In this section I attempt to address potential objections that researchers or skeptics may have. They are not intended to be comprehensive.

The Protocol Is Too Narrow!

Learning is a key element of human cognition, but since your protocol doesn’t allow further training for tests, you exclude learning.

Learning is indeed very important. Part of what the protocol shows is that a subject system has been able to learn a wide variety of background and common-sense knowledge that most humans also learn, and can apply it flexibly. That said, there is no rule that excludes the requirement that the espondent to a question learn something new within a test question and apply it there. This is admittedly somewhat restrictive and could miss certain types of long-term learning or experiential learning. Again, though, in general such learning is likely necessary to properly apply background and other tacit knowledge. Your protocol might enable relatively simple tests of creativity, but cannot capture the true creative potential of a non-human system.

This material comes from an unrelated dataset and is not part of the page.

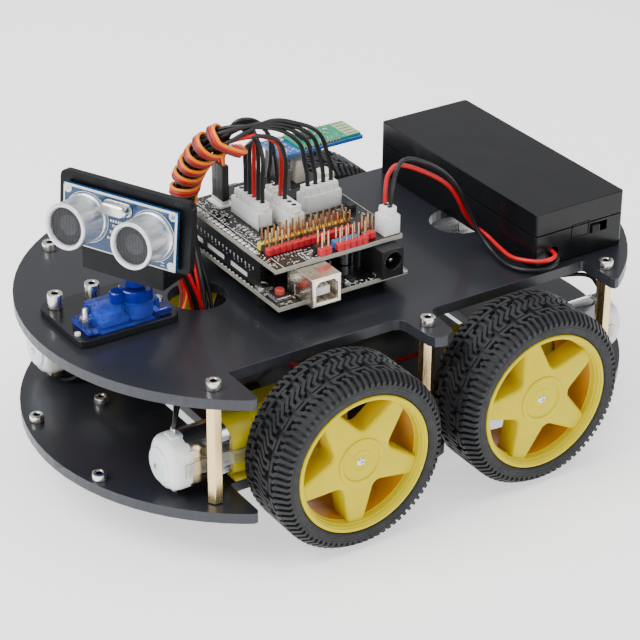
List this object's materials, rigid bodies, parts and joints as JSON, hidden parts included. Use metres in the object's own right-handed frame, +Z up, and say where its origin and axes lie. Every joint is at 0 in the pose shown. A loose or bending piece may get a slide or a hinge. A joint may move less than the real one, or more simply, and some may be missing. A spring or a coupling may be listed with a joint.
{
  "type": "four wheel robot chassis",
  "caption": "Robot car kit: two rounded acrylic decks on brass standoffs, geared motor wheels, controller boards, battery box and a panning distance sensor.",
  "frame": {"origin": "middle of the footprint, on the ground under the tyres", "axes": "+Z up, the robot drives towards -Y, +X is its left side"},
  "size_m": [0.166, 0.2316, 0.1278],
  "materials": {
    "acrylic_black": "satin black acrylic sheet with polished edges",
    "brass": "bright turned hexagon",
    "yellow_plastic": "moulded, slightly glossy",
    "motor_metal": null,
    "black_plastic": "moulded",
    "white_plastic": "moulded nylon",
    "tyre_rubber": "block tread, dull",
    "board_black": "black solder mask with white legend",
    "nickel_steel": "nickel plated",
    "button_red": "moulded",
    "board_green": "green solder mask",
    "board_blue": "blue solder mask with white legend",
    "box_black": "smooth moulded ABS",
    "cell_sleeve": null,
    "servo_blue": "translucent",
    "sensor_can": "satin aluminium can",
    "wire_red": "soft insulation",
    "wire_black": "soft insulation"
  },
  "bodies": {
    "chassis": {"upper_deck": "acrylic_black", "lower_deck": "acrylic_black", "standoff_fl": "brass", "standoff_fr": "brass", "standoff_ml": "brass", "standoff_mr": "brass", "standoff_rl": "brass", "standoff_rr": "brass", "gearbox_fl": "yellow_plastic", "motor_fl": "motor_metal", "motor_bracket_fl": "black_plastic", "gearbox_fr": "yellow_plastic", "motor_fr": "motor_metal", "motor_bracket_fr": "black_plastic", "gearbox_rl": "yellow_plastic", "motor_rl": "motor_metal", "motor_bracket_rl": "black_plastic", "gearbox_rr": "yellow_plastic", "motor_rr": "motor_metal", "motor_bracket_rr": "black_plastic", "controller_board": "board_black", "usb_socket": "nickel_steel", "power_jack": "black_plastic", "digital_header": "black_plastic", "power_header": "black_plastic", "shield_board": "board_black", "signal_header": "black_plastic", "motor_connector_a": "white_plastic", "motor_connector_c": "white_plastic", "battery_plug": "white_plastic", "servo_plug": "black_plastic", "radio_module": "board_green", "battery_case": "box_black", "battery_cell_a": "cell_sleeve", "battery_cell_b": "cell_sleeve", "servo_plate": "acrylic_black", "servo_case": "servo_blue", "battery_lead_red": "wire_red", "battery_lead_black": "wire_black", "wire_bundle": "wire_black"},
    "wheel_fl": {"wheel_rim_fl": "yellow_plastic", "tyre_fl": "tyre_rubber", "output_shaft_fl": "white_plastic"},
    "wheel_fr": {"wheel_rim_fr": "yellow_plastic", "tyre_fr": "tyre_rubber", "output_shaft_fr": "white_plastic"},
    "wheel_rl": {"wheel_rim_rl": "yellow_plastic", "tyre_rl": "tyre_rubber", "output_shaft_rl": "white_plastic"},
    "wheel_rr": {"wheel_rim_rr": "yellow_plastic", "tyre_rr": "tyre_rubber", "output_shaft_rr": "white_plastic"},
    "sensor_head": {"servo_horn": "servo_blue", "sensor_bracket": "acrylic_black", "sonar_board": "board_blue", "sonar_transmitter": "sensor_can", "sonar_receiver": "sensor_can"},
    "reset": {"reset_button": "button_red"},
    "power_switch": {"battery_switch": "black_plastic"},
    "lid": {"battery_lid": "box_black"}
  },
  "joints": [
    {"name": "wheel_fl_spin", "type": "hinge", "parent": "chassis", "child": "wheel_fl", "pos_m": [0.0699, -0.0377, 0.0335], "axis": [1, 0, 0], "continuous": true},
    {"name": "wheel_fr_spin", "type": "hinge", "parent": "chassis", "child": "wheel_fr", "pos_m": [-0.0699, -0.0377, 0.0335], "axis": [1, 0, 0], "continuous": true},
    {"name": "wheel_rl_spin", "type": "hinge", "parent": "chassis", "child": "wheel_rl", "pos_m": [0.0699, 0.0385, 0.0335], "axis": [1, 0, 0], "continuous": true},
    {"name": "wheel_rr_spin", "type": "hinge", "parent": "chassis", "child": "wheel_rr", "pos_m": [-0.0699, 0.0385, 0.0335], "axis": [1, 0, 0], "continuous": true},
    {"name": "sensor_pan", "type": "hinge", "parent": "chassis", "child": "sensor_head", "pos_m": [0.0056, -0.0809, 0.0788], "axis": [0, 0, 1], "range_deg": [-116, 64]},
    {"name": "reset_press", "type": "slide", "parent": "chassis", "child": "reset", "axis": [0, 0, -1], "range_m": [0, 0.0003], "stiffness_N_per_m": 2000},
    {"name": "power_switch_slide", "type": "slide", "parent": "chassis", "child": "power_switch", "axis": [0, 1, 0], "range_m": [0, 0.0036]},
    {"name": "lid_lift", "type": "slide", "parent": "chassis", "child": "lid", "axis": [0, 0, 1], "range_m": [0, 0.03]}
  ]
}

Most humans have a creative faculty but it is typically fairly limited. Returning to the reason for developing the protocol, it is not necessary for a non-human system to have the creative capabilities of an Einstein or da Vinci to give rise to a threat. Typical human capabilities, implemented in a system that can be quickly copied, connected to other systems, and sped up, are sufficient to create that threat. As the question points out, simple examples of creative expression can be tested: “Write two rhyming lines about the weather.” The protocol can also test for resourcefulness and for abductive reasoning, which are probably the most important creative cognitive capabilities in relation to risk. Test questions that address these are easy to devise: ● “The door is locked. How can you enter the house?” ● “Name a use for a pen that does not involve writing..” ● “You arrive home and the garage door is open. Suggest two potential reasons why.” Your protocol does not require the system to be embodied, and therefore falls short in evaluating whether the system would be capable of autonomous movement.

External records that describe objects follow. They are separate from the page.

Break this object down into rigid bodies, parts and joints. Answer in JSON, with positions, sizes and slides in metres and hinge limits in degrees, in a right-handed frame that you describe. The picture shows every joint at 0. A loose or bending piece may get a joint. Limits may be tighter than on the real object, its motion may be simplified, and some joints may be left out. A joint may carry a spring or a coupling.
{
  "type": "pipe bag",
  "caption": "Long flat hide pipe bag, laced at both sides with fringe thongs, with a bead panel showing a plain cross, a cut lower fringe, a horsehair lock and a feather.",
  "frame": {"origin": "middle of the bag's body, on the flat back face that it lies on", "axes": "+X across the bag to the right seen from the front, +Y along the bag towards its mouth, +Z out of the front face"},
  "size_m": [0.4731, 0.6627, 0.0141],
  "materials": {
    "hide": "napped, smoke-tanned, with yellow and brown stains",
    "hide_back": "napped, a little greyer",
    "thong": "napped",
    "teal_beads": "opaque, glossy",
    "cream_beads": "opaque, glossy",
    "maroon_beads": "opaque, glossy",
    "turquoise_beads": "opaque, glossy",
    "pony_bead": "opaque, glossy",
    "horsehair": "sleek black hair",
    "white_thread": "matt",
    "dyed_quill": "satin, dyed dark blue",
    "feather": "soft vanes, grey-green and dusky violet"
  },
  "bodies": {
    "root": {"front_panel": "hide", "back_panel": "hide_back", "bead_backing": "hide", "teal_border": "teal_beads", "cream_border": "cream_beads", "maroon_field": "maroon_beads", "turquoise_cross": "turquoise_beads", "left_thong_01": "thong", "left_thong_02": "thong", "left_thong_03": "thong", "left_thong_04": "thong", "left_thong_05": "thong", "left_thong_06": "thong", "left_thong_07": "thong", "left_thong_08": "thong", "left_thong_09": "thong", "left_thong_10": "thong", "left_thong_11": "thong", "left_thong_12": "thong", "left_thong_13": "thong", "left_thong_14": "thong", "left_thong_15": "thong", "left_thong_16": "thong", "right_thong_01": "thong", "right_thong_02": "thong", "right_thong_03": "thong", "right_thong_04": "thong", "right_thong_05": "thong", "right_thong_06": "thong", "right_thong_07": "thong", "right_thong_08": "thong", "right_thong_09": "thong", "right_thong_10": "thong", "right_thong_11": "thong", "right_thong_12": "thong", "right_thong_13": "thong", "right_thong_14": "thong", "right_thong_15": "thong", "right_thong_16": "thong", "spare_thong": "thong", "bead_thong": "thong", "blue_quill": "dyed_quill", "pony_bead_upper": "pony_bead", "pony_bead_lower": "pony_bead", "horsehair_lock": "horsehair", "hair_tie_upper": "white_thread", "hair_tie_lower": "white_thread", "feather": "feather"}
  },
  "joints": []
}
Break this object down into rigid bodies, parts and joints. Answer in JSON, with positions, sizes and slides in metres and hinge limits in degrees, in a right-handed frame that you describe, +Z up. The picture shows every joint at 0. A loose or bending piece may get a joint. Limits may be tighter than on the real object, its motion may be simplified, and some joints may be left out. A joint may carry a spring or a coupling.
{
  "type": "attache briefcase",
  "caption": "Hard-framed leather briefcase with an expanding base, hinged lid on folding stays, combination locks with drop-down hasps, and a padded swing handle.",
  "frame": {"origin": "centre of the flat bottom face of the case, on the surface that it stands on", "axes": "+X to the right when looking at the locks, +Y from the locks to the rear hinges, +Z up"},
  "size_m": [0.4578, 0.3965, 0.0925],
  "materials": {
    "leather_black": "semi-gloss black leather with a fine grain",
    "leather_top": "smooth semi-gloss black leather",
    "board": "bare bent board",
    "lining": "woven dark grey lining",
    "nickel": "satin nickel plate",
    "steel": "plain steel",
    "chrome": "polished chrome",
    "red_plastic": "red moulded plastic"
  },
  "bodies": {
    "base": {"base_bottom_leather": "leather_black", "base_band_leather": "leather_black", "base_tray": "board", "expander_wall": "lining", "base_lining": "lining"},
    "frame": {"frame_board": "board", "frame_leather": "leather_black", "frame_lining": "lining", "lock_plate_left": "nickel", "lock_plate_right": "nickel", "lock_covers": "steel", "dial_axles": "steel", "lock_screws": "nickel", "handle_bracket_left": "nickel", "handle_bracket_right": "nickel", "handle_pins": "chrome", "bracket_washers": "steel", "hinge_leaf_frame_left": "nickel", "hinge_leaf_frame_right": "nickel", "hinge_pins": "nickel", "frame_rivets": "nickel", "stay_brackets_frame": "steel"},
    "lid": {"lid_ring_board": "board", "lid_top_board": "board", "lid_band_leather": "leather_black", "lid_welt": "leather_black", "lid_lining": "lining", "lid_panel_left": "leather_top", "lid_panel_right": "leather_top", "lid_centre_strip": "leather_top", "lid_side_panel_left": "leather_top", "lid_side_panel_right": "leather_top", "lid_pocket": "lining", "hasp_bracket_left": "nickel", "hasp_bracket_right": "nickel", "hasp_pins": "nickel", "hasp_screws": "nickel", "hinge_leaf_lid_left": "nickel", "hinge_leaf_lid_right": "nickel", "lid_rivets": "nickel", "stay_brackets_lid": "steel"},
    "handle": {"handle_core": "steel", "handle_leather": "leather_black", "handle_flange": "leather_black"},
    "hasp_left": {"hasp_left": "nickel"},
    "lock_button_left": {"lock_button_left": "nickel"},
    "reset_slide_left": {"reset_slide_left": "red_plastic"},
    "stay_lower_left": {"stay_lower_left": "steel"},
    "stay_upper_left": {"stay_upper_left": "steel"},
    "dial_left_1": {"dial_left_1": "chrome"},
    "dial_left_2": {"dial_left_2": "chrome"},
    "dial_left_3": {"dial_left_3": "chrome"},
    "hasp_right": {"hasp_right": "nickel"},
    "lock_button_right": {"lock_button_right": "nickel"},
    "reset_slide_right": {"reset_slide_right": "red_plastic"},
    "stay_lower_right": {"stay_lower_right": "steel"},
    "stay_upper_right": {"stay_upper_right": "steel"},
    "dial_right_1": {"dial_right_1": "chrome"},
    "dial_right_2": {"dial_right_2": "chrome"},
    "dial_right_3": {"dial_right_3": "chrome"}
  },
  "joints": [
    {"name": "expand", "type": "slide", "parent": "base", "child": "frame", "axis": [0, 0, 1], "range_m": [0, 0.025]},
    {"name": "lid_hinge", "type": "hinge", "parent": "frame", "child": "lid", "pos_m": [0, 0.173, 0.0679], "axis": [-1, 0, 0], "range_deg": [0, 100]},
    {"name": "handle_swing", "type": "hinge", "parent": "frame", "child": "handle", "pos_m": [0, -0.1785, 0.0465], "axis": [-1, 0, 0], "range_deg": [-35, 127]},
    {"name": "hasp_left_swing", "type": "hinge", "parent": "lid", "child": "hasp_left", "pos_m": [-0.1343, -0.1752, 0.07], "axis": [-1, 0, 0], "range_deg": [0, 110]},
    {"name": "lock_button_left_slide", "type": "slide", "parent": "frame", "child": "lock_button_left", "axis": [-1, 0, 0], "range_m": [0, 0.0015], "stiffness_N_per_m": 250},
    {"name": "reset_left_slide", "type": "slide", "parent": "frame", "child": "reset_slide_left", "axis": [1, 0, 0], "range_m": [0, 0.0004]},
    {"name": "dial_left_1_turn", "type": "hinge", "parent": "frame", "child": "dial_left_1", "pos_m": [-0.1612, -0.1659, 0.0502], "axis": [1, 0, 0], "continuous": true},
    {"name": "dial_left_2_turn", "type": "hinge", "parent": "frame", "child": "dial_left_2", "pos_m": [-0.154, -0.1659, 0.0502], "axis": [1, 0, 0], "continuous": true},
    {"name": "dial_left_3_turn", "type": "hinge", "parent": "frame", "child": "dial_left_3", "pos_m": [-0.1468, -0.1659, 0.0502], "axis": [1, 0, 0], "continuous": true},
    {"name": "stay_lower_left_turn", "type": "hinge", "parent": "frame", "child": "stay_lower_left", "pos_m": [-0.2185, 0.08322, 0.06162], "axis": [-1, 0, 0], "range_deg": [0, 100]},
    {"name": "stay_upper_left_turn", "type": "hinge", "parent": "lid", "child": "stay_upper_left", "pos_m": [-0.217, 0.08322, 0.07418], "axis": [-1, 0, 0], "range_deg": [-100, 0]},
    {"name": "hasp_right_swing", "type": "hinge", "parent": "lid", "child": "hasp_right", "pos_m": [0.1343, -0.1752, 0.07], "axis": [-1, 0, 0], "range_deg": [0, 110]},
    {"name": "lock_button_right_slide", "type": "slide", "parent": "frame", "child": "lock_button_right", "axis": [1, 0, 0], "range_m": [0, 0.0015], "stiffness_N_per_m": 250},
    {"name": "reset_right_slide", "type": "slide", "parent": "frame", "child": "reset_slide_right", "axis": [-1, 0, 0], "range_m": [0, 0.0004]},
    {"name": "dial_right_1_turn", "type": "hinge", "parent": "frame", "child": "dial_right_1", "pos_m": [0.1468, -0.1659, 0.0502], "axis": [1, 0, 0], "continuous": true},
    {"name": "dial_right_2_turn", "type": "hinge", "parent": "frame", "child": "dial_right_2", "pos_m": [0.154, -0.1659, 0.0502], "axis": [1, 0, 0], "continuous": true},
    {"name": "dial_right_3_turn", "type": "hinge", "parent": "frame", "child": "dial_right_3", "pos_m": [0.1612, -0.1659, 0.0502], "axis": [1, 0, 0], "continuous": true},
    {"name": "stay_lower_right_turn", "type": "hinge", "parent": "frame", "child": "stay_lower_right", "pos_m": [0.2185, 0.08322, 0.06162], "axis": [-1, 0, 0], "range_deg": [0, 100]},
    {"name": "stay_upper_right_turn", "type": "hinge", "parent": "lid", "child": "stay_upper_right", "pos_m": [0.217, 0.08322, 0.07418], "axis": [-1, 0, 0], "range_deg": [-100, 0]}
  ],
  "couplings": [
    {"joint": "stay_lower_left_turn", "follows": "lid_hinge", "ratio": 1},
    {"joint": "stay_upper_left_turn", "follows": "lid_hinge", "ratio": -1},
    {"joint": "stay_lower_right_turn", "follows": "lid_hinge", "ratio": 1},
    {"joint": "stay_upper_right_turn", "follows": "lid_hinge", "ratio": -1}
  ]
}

This is true. I suspect that methods used to learn perceptual knowledge can be applied to motor knowledge. I also suspect that the system will in fact need to be embodied or at least virtual-embodied during training to learn the spatial relationships and reasoning required to answer certain types of questions. However, autonomous physical movement is probably not strictly required for a non-human system to present a threat – there are other ways to accomplish its ends. As long as it can move around the Internet, it could be considered uncontrollable.

Why can’t test questions be written in multiple languages?

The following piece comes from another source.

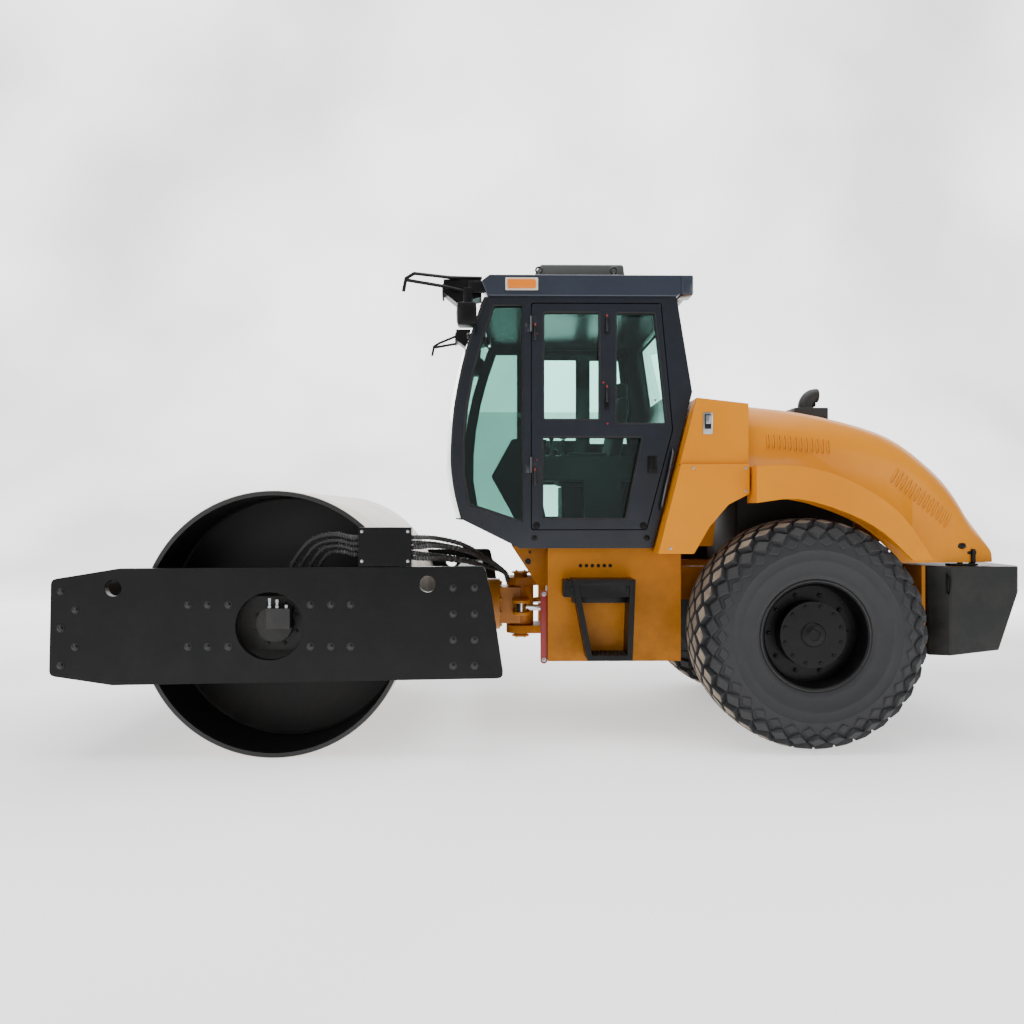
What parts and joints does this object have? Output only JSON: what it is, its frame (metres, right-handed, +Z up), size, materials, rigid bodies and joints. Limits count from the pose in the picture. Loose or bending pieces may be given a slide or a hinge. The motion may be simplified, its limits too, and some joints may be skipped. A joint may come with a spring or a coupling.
{
  "type": "road roller",
  "caption": "Single-drum soil compactor: steel drum in a box frame, articulated joint, closed cab, lifting engine hood and treaded rear wheels",
  "frame": {"origin": "middle of the machine's length and width, on the ground", "axes": "+X towards the rear, +Y towards the right side, +Z up; the drum is at -X"},
  "size_m": [5.9314, 2.3, 3.1556],
  "materials": {
    "yellow_paint": "gloss enamel, lightly dusted",
    "black_paint": "satin",
    "charcoal_paint": "satin",
    "cab_paint": "satin",
    "red_paint": "satin",
    "cast_iron": "painted casting",
    "bare_steel": "worn by rolling",
    "chrome": "polished",
    "tyre_rubber": "dusty",
    "hose_rubber": "matt",
    "tinted_glass": "green tint",
    "seat_fabric": "woven",
    "grey_plastic": "moulded"
  },
  "bodies": {
    "rear_frame": {"chassis": "yellow_paint", "lock_bar": "red_paint", "step_left": "black_paint", "step_right": "black_paint", "rear_axle": "cast_iron", "engine_block": "cast_iron", "upper_housing": "yellow_paint", "lower_panel_left": "yellow_paint", "lower_panel_right": "yellow_paint", "counterweight": "charcoal_paint", "cab_floor": "cab_paint", "cab_side_left": "cab_paint", "cab_side_right": "cab_paint", "cab_rear": "cab_paint", "cab_roof": "cab_paint", "ac_unit": "grey_plastic", "windscreen": "tinted_glass", "quarter_glass_left": "tinted_glass", "quarter_glass_right": "tinted_glass", "rear_glass": "tinted_glass", "seat_base": "grey_plastic", "seat_cushion": "seat_fabric", "seat_back": "seat_fabric", "steering_console": "grey_plastic", "lamp_bracket_left": "black_paint", "lamp_bracket_right": "black_paint"},
    "hood": {"hood": "yellow_paint", "rear_grille": "black_paint", "exhaust": "black_paint"},
    "door_left": {"door_left": "cab_paint", "door_glass_left": "tinted_glass"},
    "door_right": {"door_right": "cab_paint", "door_glass_right": "tinted_glass"},
    "wheel_left": {"tyre_left": "tyre_rubber", "wheel_left": "black_paint"},
    "wheel_right": {"tyre_right": "tyre_rubber", "wheel_right": "black_paint"},
    "yoke": {"yoke": "yellow_paint"},
    "front_frame": {"frame_plate_left": "black_paint", "frame_plate_right": "black_paint", "drum_mount_left": "cast_iron", "drum_mount_right": "cast_iron", "front_beam": "black_paint", "rear_beam": "black_paint", "hose_box": "black_paint", "hoses_drum": "hose_rubber", "hoses_front": "hose_rubber"},
    "drum": {"drum_shell": "bare_steel", "drum_core": "black_paint"},
    "barrel_left": {"cylinder_barrel_left": "black_paint"},
    "barrel_right": {"cylinder_barrel_right": "black_paint"},
    "rod_left": {"cylinder_rod_left": "chrome"},
    "rod_right": {"cylinder_rod_right": "chrome"}
  },
  "joints": [
    {"name": "steer", "type": "hinge", "parent": "rear_frame", "child": "yoke", "pos_m": [-0.181, 0, 0.8], "axis": [0, 0, 1], "range_deg": [-33, 33]},
    {"name": "oscillation", "type": "hinge", "parent": "yoke", "child": "front_frame", "pos_m": [-0.181, 0, 0.8], "axis": [1, 0, 0], "range_deg": [-12, 12], "deforming": ["hoses_front"]},
    {"name": "drum_spin", "type": "hinge", "parent": "front_frame", "child": "drum", "pos_m": [-1.681, 0, 0.79924], "axis": [0, 1, 0], "continuous": true},
    {"name": "wheel_spin_left", "type": "hinge", "parent": "rear_frame", "child": "wheel_left", "pos_m": [1.586, -0.81, 0.71846], "axis": [0, 1, 0], "continuous": true},
    {"name": "wheel_spin_right", "type": "hinge", "parent": "rear_frame", "child": "wheel_right", "pos_m": [1.586, 0.81, 0.71846], "axis": [0, 1, 0], "continuous": true},
    {"name": "door_swing_left", "type": "hinge", "parent": "rear_frame", "child": "door_left", "pos_m": [-0.13405, -0.812, 1.6], "axis": [0, 0, 1], "range_deg": [-85, 0]},
    {"name": "door_swing_right", "type": "hinge", "parent": "rear_frame", "child": "door_right", "pos_m": [-0.13405, 0.812, 1.6], "axis": [0, 0, 1], "range_deg": [0, 85]},
    {"name": "hood_lift", "type": "hinge", "parent": "rear_frame", "child": "hood", "pos_m": [1.225, 0, 2.185], "axis": [0, -1, 0], "range_deg": [0, 50]},
    {"name": "barrel_swing_left", "type": "hinge", "parent": "rear_frame", "child": "barrel_left", "pos_m": [0.479, -0.32, 0.8], "axis": [0, 0, 1], "range_deg": [-3, 3]},
    {"name": "barrel_swing_right", "type": "hinge", "parent": "rear_frame", "child": "barrel_right", "pos_m": [0.479, 0.32, 0.8], "axis": [0, 0, 1], "range_deg": [-3, 3]},
    {"name": "rod_stroke_left", "type": "slide", "parent": "barrel_left", "child": "rod_left", "axis": [-0.9887, 0.1498, 0], "range_m": [-0.1233, 0.1233]},
    {"name": "rod_stroke_right", "type": "slide", "parent": "barrel_right", "child": "rod_right", "axis": [-0.9887, -0.1498, 0], "range_m": [-0.1233, 0.1233]}
  ],
  "couplings": [
    {"joint": "barrel_swing_left", "follows": "steer", "ratio": -0.0588},
    {"joint": "barrel_swing_right", "follows": "steer", "ratio": -0.0588},
    {"joint": "rod_stroke_left", "follows": "steer", "m_per_rad": -0.20882},
    {"joint": "rod_stroke_right", "follows": "steer", "m_per_rad": 0.20882}
  ]
}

The protocol can accommodate multiple languages easily enough, and if appropriately limited could provide a test of language learning capabilities. However, this does not seem to be essential, since many humans learn only a single language in their lifetime. This also complicates the determination of a reasonable sample from which to draw human respondents and would require considerable additional training. In all, using multiple languages makes implementation of the protocol and training of systems considerably harder without adding much or anything to the scope of what it tests.

Some have argued that game playing is the best test of intelligence. Your protocol doesn’t provide for game playing, yet you suggest that it will satisfy a broad range of theories. n Schaul et al 2011, the authors argue for game playing as a test of intelligence. A few points on this: first, it aims to test a particular theory and definition of intelligence. The protocol described here provides a comparison of cognitive capabilities, which may not be the same thing as intelligence. Second, it aims to show that the game playing test is sufficient, not necessary. Thus other tests could suffice. Third, the protocol described here could test elements of game playing, though they would be largely static (e.g., a single move or play). The tricky part is that a large fraction of humans need to know how to play the game, or it needs to be teachable within the test question page. In all, the ability to learn simple games and apply strategy can be tested within the protocol, and these are the relevant cognitive capabilities that give rise to the risks toward which the protocol aims. Approaches to artificial intelligence such as “seed AI” are likely to produce superintelligent systems that look nothing like human cognition, yet will be able to escape our control. Your protocol takes an anthropomorphic outlook and is therefore very narrow and not particularly useful. We need a fully general test for intelligence.

Though I included a brief motivational argument here, in an earlier paper (Jilk, 2017) I offer a more extended discussion as to why human-like cognition is probably a required element of an “intelligence explosion” with at least a moderately fast takeoff. That would be the case even for a seed AI. The paper further suggests that certain features of that human-like cognition are a harbinger of impending superintelligence. The effort here is, in part, a sequel to those points, offering a way to test for the capabilities enabled by such features. I do not disagree that a fully general intelligence test would be useful, but it seems likely that the progress of artificial intelligence research is in part an effort to discover just what intelligence is. Consequently, we may not have a clear definition, and therefore no consensus test, until after unstoppable non-human systems are created. Finally, it is rare that risk can be mitigated by a single point solution. This helps with one aspect of the risk; if one sees that aspect as narrow, it is nevertheless greater than zero.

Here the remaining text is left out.